* [TASK STATEMENT] The lines below are to be quoted exactly, from the first through the one that contains "and +Z is up.".

* [DATA EXTRACT]
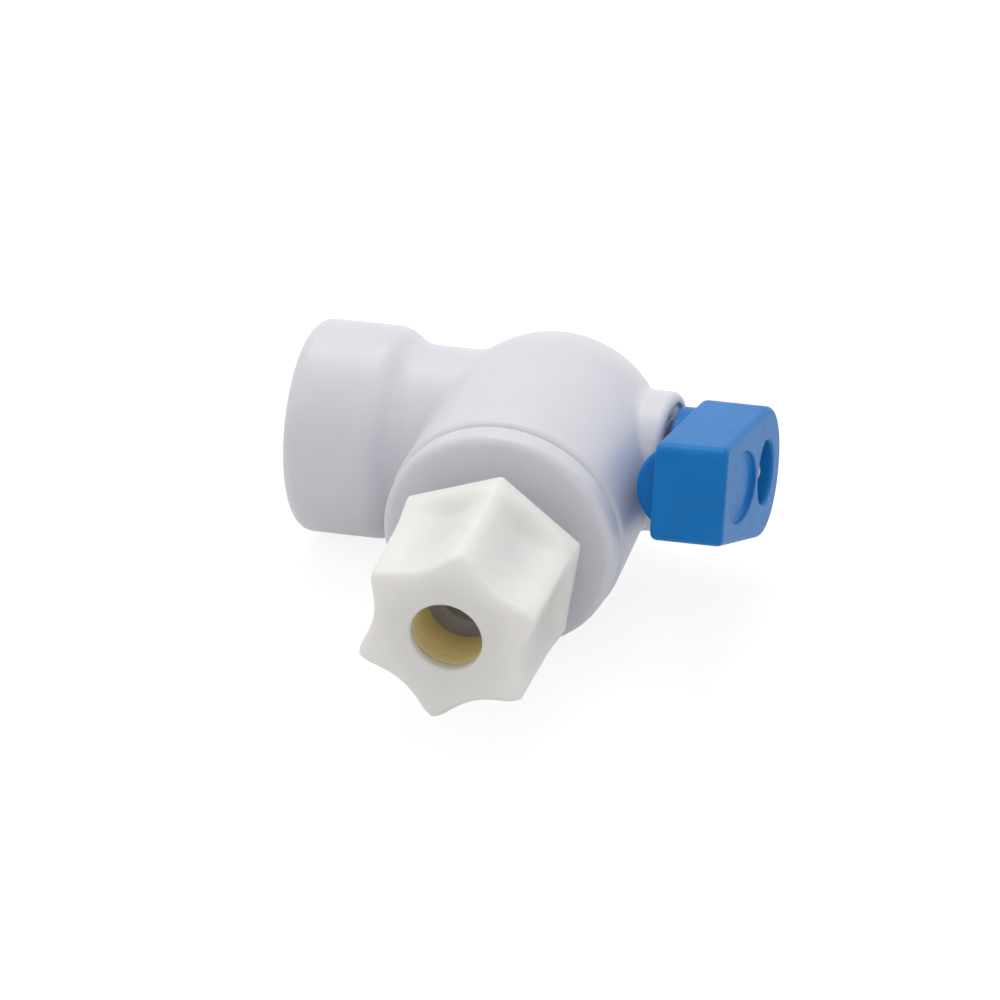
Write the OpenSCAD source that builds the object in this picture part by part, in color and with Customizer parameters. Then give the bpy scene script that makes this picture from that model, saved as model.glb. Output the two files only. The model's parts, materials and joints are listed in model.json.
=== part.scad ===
// Shut-off valve elbow for a water tank: a threaded tank port, a quarter-turn ball with an
// L-shaped waterway, a blue lever, and a compression outlet for a plastic tube.
// Millimetres. The origin is the centre of the tank port's mouth. +X runs along the port
// and the stem to the lever, -Y points out of the outlet, and +Z is up.

/* [Tank port] */
// Outer diameter of the port cup
port_d = 19.8; // [17.5:0.1:22]
// Length of the cup's straight wall
port_l = 8.3; // [6:0.1:12]
// Rounding of the cup's outer edge at the mouth
port_edge = 1.3; // [0.4:0.1:2]
// Length of the shoulder that leads down to the neck
shoulder_l = 2; // [1:0.1:4]
// Inner diameter of the threaded bore
port_bore_d = 11.5; // [9:0.1:13]
// Depth of the threaded bore
port_thread_l = 11; // [7:0.1:12]

/* [Neck and chamber] */
// Outer diameter of the neck
neck_d = 16.9; // [15:0.1:18]
// Bare length of the neck between the chamber's wall and the shoulder
neck_l = 1.9; // [1:0.05:6]
// Diameter of the waterway through the body and the end cap
way_d = 5.2; // [3:0.1:6]
// Gap between the ball and the chamber's bore
chamber_gap = 1.2; // [0.8:0.05:1.6]
// Wall between the chamber's bore and the outside
body_wall = 3.5; // [3:0.05:5]
// Distance of the dome's centre behind the ball
dome_shift = 0.3; // [0:0.1:3]
// How much the body's radius grows from the dome to its front edge
body_flare = 0.25; // [0:0.05:0.5]
// Rounding of the body's front edge
front_edge = 0.9; // [0.5:0.05:1.1]

/* [Ball and seats] */
// Diameter of the ball
ball_d = 12; // [11:0.1:13]
// Gap between the ball and each seat
ball_fit = 0.06; // [0.03:0.01:0.1]
// Thickness of a seat behind the ball
seat_t = 1.7; // [1.2:0.05:3]
// Depth of a seat's cup around the ball
seat_cup = 1.8; // [1:0.05:2.4]
// Gap around a seat in the chamber
seat_fit = 0.05; // [0.02:0.01:0.1]
// Width of the drive slot in the ball
slot_w = 2; // [1.6:0.05:2.6]
// Depth of the drive slot in the ball
slot_depth = 1.5; // [1:0.05:2]
// Gap on each side of the stem's tang in the slot
slot_fit = 0.05; // [0.02:0.01:0.1]

/* [Stem] */
// Diameter of the stem
stem_d = 5.8; // [5.4:0.05:6.2]
// Gap between the stem and its bore
stem_fit = 0.05; // [0.02:0.01:0.1]
// Diameter of the flange that keeps the stem in the body
flange_d = 7.6; // [7:0.05:8]
// Thickness of the flange
flange_t = 0.9; // [0.6:0.05:1.2]
// Gap between the ball and the flange
flange_gap = 0.35; // [0.2:0.05:0.6]
// Thickness of the thrust washer on the flange
washer_t = 0.4; // [0.3:0.05:0.6]
// Thickness of a stem seal ring
stem_seal_t = 1; // [0.8:0.05:1.1]
// Distance between the two stem seal rings
stem_seal_pitch = 1.6; // [1.5:0.05:1.8]
// Width across the square drive
square_w = 4; // [3.6:0.05:4.1]
// Gap around the square drive in the lever
square_fit = 0.04; // [0.02:0.01:0.08]

/* [Stem collar] */
// Outer diameter of the collar on the body
collar_d = 12.9; // [12.4:0.1:14]
// Height of the collar above the chamber's wall
collar_rise = 0.95; // [0.8:0.05:3]
// Rounding of the collar's outer edge
collar_edge = 0.7; // [0.2:0.05:0.7]
// Outer diameter of the groove for the stop
groove_d = 10.9; // [10.6:0.1:11.4]
// Depth of the groove for the stop
groove_depth = 2; // [1.6:0.05:2.4]
// Diameter of the boss around the stem
boss_d = 8.2; // [7.8:0.05:8.4]
// Width of the stop tab, as an angle
tab_angle = 24; // [14:1:40]
// Free play at each end of the quarter turn, as an angle
stop_play = 1; // [0.5:0.1:3]

/* [Lever] */
// Turn of the lever up from the outlet's direction
lever_turn = 20.7; // [0:0.1:90]
// Length from the stem's axis to the free end
lever_l = 17.1; // [15.5:0.1:24]
// Diameter of the round end about the stem
lever_root_d = 12; // [10.8:0.1:12.6]
// Width of the free end
lever_end_w = 8.6; // [7.5:0.1:10]
// Thickness along the stem
lever_t = 6.5; // [6.2:0.05:8]
// Slope of the free end's face
end_draft = 4.6; // [0:0.1:8]
// Diameter of the hub under the lever
hub_d = 10.4; // [10.2:0.05:10.8]
// Length of the hub
hub_l = 1.75; // [1.5:0.05:4]
// Gap between the collar and the hub
hub_gap = 0.4; // [0.3:0.05:1]
// Diameter of the screw's well
well_d = 5.9; // [5.2:0.05:7]
// Depth of the screw's well
well_depth = 2.3; // [1.9:0.05:2.6]
// Length of the oval hollow on the outer face
oval_l = 11; // [8:0.1:12]
// Width of the oval hollow
oval_w = 6.4; // [4:0.1:7]
// Depth of the oval hollow
oval_depth = 0.5; // [0.2:0.05:0.6]
// Distance from the stem's axis to the oval hollow's centre
oval_x = 9.6; // [9.3:0.1:11]
// Radius of the keel under the lever
keel_r = 4; // [3:0.1:4.2]
// How far the keel stands down from the lever
keel_drop = 2.2; // [0.5:0.05:2.2]
// Distance from the stem's axis to the keel's near end
keel_near = 7.4; // [7.2:0.1:9]
// Distance from the stem's axis to the keel's far end
keel_far = 14; // [11:0.1:15]

/* [Lever screw] */
// Diameter of the screw
screw_d = 2.6; // [2:0.05:2.8]
// Length of the screw under its head
screw_l = 5.3; // [3:0.1:6]
// Diameter of the screw's head
head_d = 4.8; // [4:0.05:5.1]
// Height of the screw's head
head_h = 1.7; // [1.4:0.05:1.9]
// Gap around the screw
screw_fit = 0.03; // [0.01:0.01:0.08]

/* [End cap] */
// How far the disc's rim stands in from the body's front edge
disc_inset = 0.25; // [0:0.05:0.6]
// Thickness of the disc
disc_t = 2.4; // [1.5:0.05:4]
// Rounding of the disc's front edge
disc_edge = 0.85; // [0.2:0.05:1]
// Height of the thread that holds the cap above the cap's plain nose
cap_step = 1.45; // [1.25:0.05:1.6]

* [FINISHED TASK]
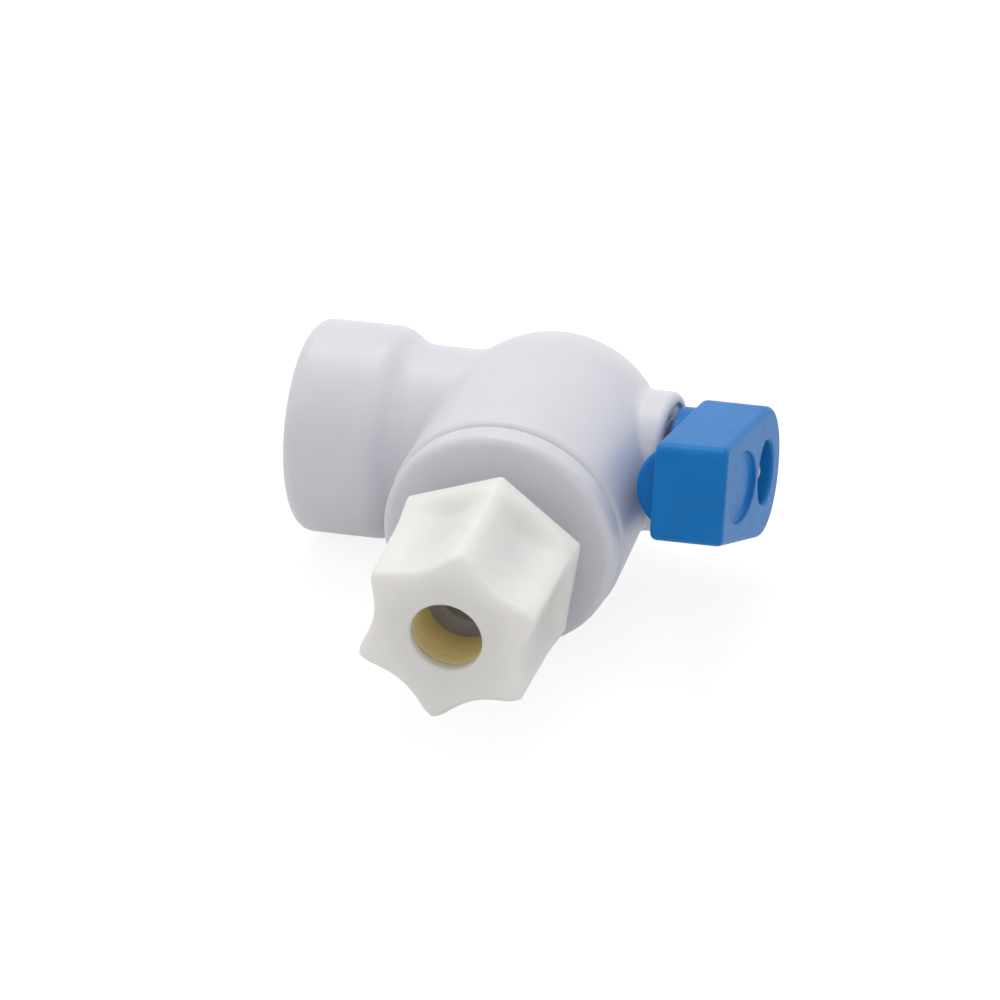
Write the OpenSCAD source that builds the object in this picture part by part, in color and with Customizer parameters. Then give the bpy scene script that makes this picture from that model, saved as model.glb. Output the two files only. The model's parts, materials and joints are listed in model.json.
=== part.scad ===
// Shut-off valve elbow for a water tank: a threaded tank port, a quarter-turn ball with an
// L-shaped waterway, a blue lever, and a compression outlet for a plastic tube.
// Millimetres. The origin is the centre of the tank port's mouth. +X runs along the port
// and the stem to the lever, -Y points out of the outlet, and +Z is up.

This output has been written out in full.